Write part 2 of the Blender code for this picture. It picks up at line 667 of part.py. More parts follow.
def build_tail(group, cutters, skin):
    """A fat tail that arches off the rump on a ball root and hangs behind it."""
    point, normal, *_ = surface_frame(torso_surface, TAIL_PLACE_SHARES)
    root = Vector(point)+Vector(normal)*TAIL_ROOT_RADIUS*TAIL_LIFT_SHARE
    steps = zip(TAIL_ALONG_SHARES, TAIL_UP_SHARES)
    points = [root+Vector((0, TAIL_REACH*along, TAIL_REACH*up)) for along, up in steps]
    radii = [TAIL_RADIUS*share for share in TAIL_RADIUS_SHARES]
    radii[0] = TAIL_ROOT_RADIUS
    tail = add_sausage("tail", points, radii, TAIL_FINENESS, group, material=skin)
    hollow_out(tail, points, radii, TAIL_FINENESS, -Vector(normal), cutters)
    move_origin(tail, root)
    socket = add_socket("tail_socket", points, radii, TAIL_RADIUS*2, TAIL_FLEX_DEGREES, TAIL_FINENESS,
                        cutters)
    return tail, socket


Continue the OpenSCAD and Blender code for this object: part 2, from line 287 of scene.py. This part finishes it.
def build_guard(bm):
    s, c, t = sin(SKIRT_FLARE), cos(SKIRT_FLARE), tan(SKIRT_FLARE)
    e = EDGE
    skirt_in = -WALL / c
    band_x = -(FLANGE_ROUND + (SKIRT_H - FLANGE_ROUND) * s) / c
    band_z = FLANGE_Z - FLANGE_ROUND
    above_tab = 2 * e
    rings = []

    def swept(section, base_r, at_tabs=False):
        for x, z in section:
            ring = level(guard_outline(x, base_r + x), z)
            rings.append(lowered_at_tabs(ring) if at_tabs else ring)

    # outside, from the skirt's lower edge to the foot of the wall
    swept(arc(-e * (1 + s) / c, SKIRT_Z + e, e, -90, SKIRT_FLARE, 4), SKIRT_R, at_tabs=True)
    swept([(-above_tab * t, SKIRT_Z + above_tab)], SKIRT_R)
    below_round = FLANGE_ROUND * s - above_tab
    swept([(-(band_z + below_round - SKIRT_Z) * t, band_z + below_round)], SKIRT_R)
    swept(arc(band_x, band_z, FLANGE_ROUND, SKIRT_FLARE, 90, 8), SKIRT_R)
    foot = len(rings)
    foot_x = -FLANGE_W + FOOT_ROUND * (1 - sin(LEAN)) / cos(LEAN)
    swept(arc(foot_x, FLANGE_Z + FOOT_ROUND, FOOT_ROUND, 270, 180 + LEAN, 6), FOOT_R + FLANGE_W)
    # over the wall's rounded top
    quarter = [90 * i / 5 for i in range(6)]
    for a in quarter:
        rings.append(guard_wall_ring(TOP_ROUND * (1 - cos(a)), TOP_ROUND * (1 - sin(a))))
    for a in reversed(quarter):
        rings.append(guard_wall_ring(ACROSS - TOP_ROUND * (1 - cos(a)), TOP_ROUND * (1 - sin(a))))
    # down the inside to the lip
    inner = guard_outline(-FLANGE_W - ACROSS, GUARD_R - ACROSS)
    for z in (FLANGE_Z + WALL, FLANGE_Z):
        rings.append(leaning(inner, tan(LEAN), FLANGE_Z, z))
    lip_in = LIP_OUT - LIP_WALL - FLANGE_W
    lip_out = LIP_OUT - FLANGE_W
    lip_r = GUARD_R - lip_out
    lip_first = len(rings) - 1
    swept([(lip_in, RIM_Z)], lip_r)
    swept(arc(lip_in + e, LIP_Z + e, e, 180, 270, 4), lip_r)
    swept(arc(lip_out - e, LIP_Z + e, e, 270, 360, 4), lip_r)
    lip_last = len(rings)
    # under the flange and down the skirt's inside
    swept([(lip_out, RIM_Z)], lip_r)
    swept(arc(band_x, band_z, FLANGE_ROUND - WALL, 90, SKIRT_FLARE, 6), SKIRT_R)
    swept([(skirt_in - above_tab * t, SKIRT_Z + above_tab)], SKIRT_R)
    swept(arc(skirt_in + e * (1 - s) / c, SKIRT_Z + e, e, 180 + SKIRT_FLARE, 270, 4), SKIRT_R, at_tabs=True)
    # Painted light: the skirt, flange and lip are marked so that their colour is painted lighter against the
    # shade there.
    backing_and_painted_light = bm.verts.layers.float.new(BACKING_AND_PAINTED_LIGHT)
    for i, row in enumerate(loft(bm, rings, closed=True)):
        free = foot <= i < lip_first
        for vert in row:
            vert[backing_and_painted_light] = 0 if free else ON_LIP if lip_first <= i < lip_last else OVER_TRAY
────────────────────
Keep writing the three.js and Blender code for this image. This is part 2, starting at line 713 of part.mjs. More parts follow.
────────────────────
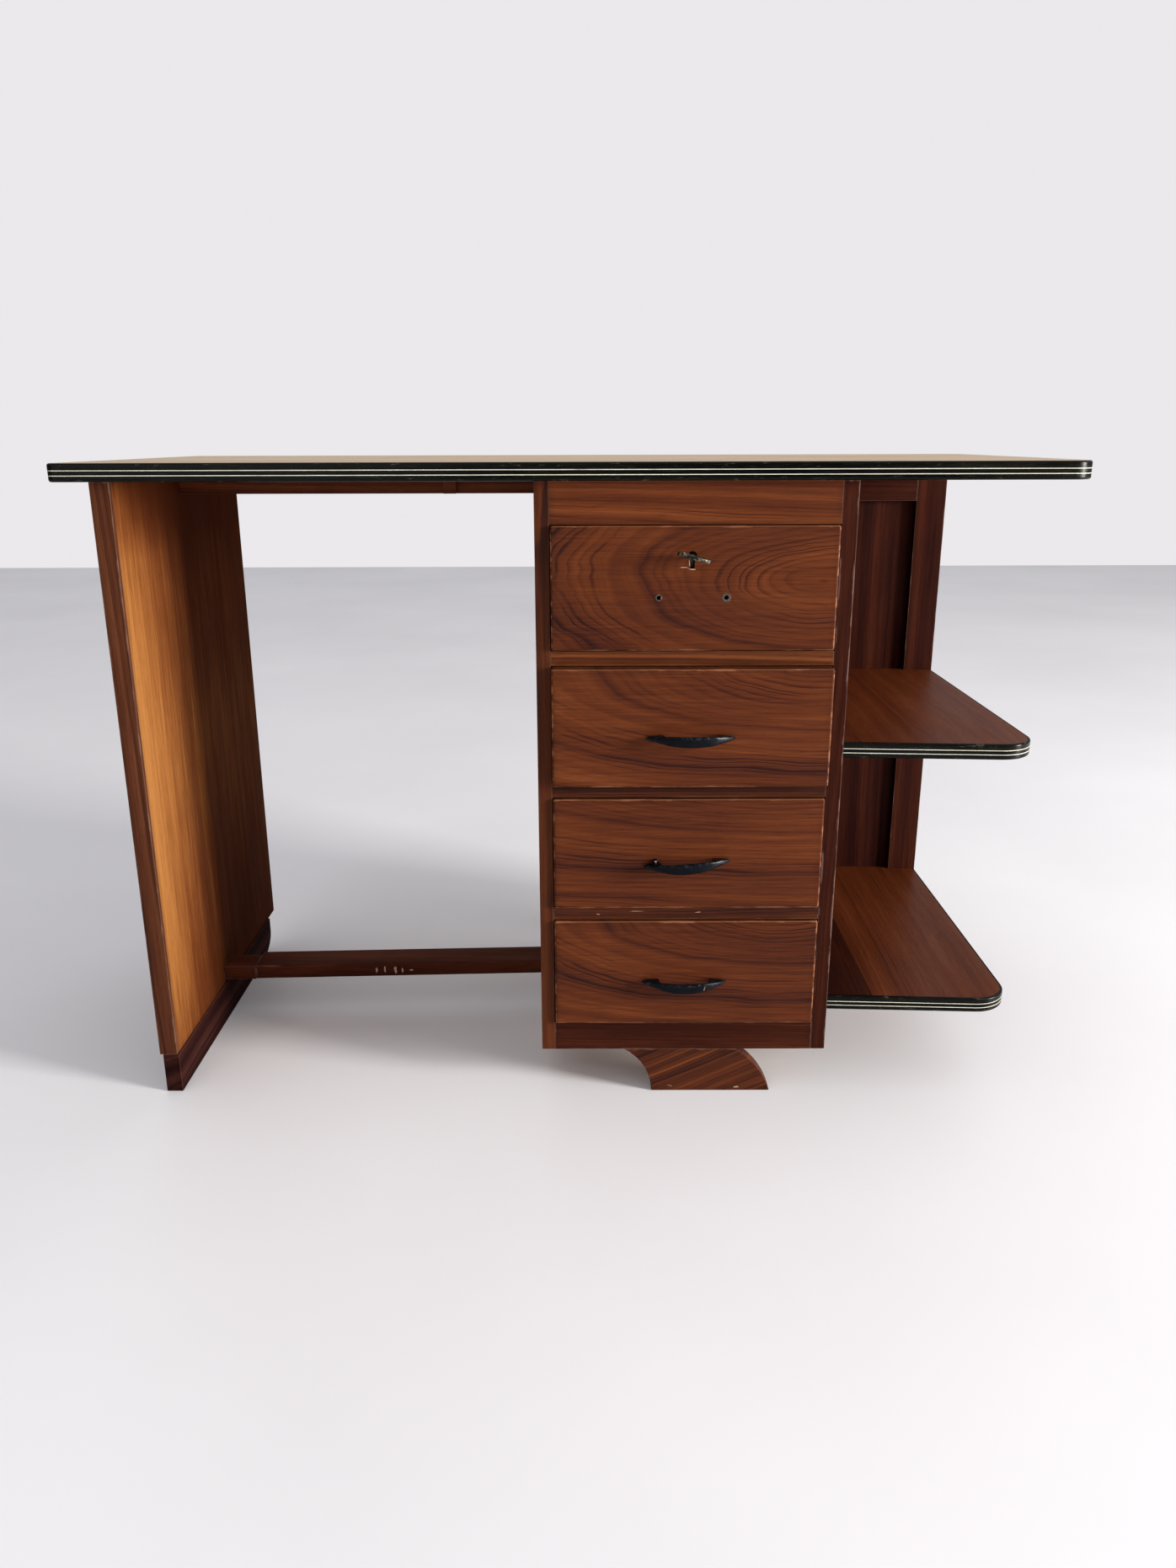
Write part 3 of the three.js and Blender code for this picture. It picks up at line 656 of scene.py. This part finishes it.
────────────────────
> **Goal**
List every line above that holds the word "picture".

> **Exercise output**
Write part 2 of the Blender code for this picture. It picks up at line 667 of part.py. More parts follow.
Write part 3 of the three.js and Blender code for this picture. It picks up at line 656 of scene.py. This part finishes it.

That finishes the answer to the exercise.